Highlights from the management commentary
* Paying suppliers declined ~1,200 QoQ to ~2,20,000 in 4QFY26, FY26's net addition stood at ~3,200. Management attributed the decline to muted gross additions following the Silver tier price hike (implemented at the end of Q2FY26) and geopolitical disruption.
* Churn metrics remain differentiated across tiers: Platinum monthly churn remains well below 1%; Gold at 1–1.5%/month; Silver Annual at 4%/month; Silver Monthly elevated at 7%/month - no meaningful improvement QoQ.
* Performance marketing expenses remained below the stated INR100m/quarter target, as the company continues experimenting across categories and channels before committing full budgets.
* Consolidated collections grew 10% YoY to INR 5.95b in 4QFY26 and 14% YoY to INR 18.57b for FY26, steady monetization momentum despite headwinds at the Silver tier.
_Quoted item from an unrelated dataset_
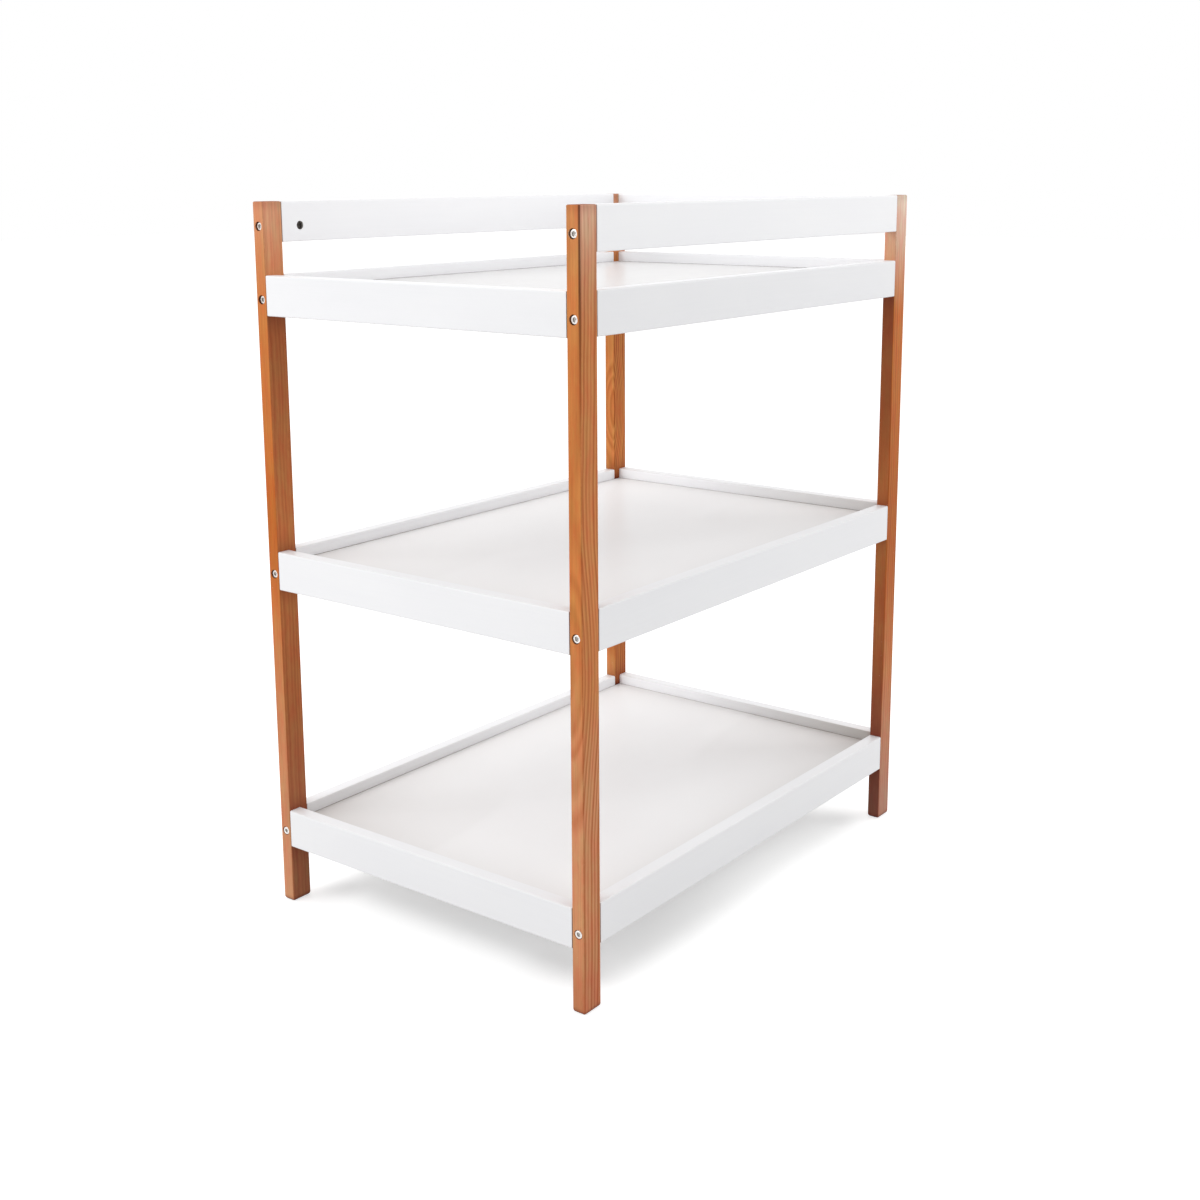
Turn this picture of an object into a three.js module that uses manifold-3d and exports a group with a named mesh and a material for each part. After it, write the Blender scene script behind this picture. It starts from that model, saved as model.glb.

* A three-tier differential pricing architecture (standard, premium, and superpremium, covering 95%, 5%, and the top 1,000 categories, respectively) is being refined to better capture demand-supply dynamics at a category level.
Valuation and view
* We are confident of strong fundamental growth in operations, propelled by: 1) higher growth in digitization among SMEs; 2) the need for out-of-the-circle buyers; 3) a strong network effect; 4) over 70% market share in the underlying industry; 5) the ability to improve ARPU on low price sensitivity; and 6) higher operating leverage.
* We value INMART on a DCF basis to arrive at our TP of INR2,500. Reiterate BUY.